Não digo que bastasse aplicar o método comunitário à política externa para que as divergências desaparecessem por milagre. Mas defendo que seja aplicado primeiro a este grande espaço económico e social que estamos a construir a 25 e, depois, a 27. Não desejo uma UE conduzida por um trio.

Quando era presidente da Comissão, tinha o apoio de um eixo franco-alemão forte que lhe foi útil para fazer avançar as suas propostas. Hoje, o eixo Paris-Berlim é objecto de uma forte controvérsia. Uns dizem que prepara um "directório", outros, que tem vistas curtas. E o senhor o que diz?
Estou contente com o facto de eles se entenderem e de apresentarem posições comuns. Sobre o que, depois, fazem delas, não me pronuncio, mas não sou a favor de uma incompreensão duradoira entre as autoridades francesas e alemãs. E não ouvirá mais nada de mim sobre esta matéria.

Quanto ao período que vivi, é verdade que o par franco-alemão era muito útil mas, para mim, todos os membros do Conselho eram úteis. É o princípio da igualdade, que Portugal leva tão a peito. Há um espírito de família, que pode ou não existir. É algo de indefinível mas, durante anos, tive a sorte de viver numa Comunidade que tinha esse espírito de família.

Agora, ao eixo franco-alemão, parece juntar-se cada vez mais um outro parceiro — a Inglaterra.

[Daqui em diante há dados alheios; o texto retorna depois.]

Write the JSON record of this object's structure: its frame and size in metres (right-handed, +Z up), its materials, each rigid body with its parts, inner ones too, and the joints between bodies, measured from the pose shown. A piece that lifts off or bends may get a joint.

Teve enormes divergências com Thatcher...
Mas respeitando-a...

Blair é outra coisa?
É inglês acima de tudo. Tenho uma grande estima pessoal por ele. Mas o comportamento dos ingleses é imutável.

Sobre o Iraque...
Não, não. Falo da sua acção na Convenção e no último Conselho Europeu de Bruxelas, em que tentaram arrancar mais algumas pequenas concessões complementares, enquanto os outros estavam à espera que o senhor Berlusconi os recebesse. A Grã-Bretanha é sempre igual a si própria.

Apesar de tudo, há a defesa.
Sim, há a defesa. Blair queria colocar a Grã-Bretanha no coração da Europa e encontrou o meio através da defesa. Mas, por enquanto, não acredito num trio que seja suficientemente unido para conduzir toda a Europa e, de resto, não o desejo. Porque o que desejo é que todos os países em equipa construam a Europa.